Mini IG is a veteran actor with 25 years of theatre experience. “For her character, I knew the look exactly, the sari, the bindi,” says Lakshmi, “Each of her dialogue had a different metre and tone. In the balcony scene, where the mother sits and combs her daughter’s hair (inspired from a real-life moment between Lakshmi’s sister and late mother), the mother utters broken sentences. She’s lost in thoughts. Then there’s a sudden shift when she talks about her father. There’s anger, followed with grief.”
A still from 'Appuram'.
In the film, the menstruating daughter — seen as a bad omen — is confined to the attic of her maternal grandparent’s house, prohibited from attending her own mother’s funeral. From Kerala to Bengaluru, girls have reached out to Lakshmi to relate their own tales. “It’s still happening. But nobody wants to talk about it. And there is a guilt feeling that these women have. It’s ingrained in them that they are not supposed to do the forbidden thing, to go near the body when menstruating, because it is bad for the departed soul,” says the filmmaker, whose own sister could attend their mother’s funeral rites with restrictions. “Janaki is actually a combination of me and my sister.
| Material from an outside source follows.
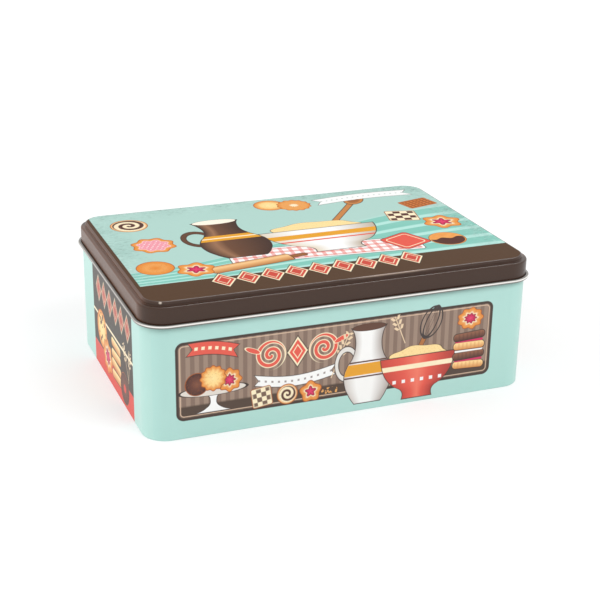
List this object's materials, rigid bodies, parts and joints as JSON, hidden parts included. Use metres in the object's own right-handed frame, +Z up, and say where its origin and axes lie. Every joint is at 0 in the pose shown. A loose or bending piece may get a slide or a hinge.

Of the pain which we have gone through. I used to be always worried, checking our mother’s breath now and then to see if she’s alive,” says Lakshmi, “Memories stay. I have made this movie, but it still haunts me. It doesn’t go away. By trying to tell a story like this, you kind of shed that baggage. During the shoot, it broke something within me but I know it’s all between action and cut,” she adds.
Shot over nine days, “the actors had absolutely no idea that I was trying to recreate something which I’ve actually seen/lived through. Only my cameraman Rakesh (Dharan) and I knew what we were building. He knew time is money so, after every scene, he’d immediately shift the lighting to the next one. If I did not have Rakesh, I would not have been able to do Appuram,” says Indu Lakshmi, who lives in Germany now.
Anagha Ravi and Jagadish in a still from 'Appuram'.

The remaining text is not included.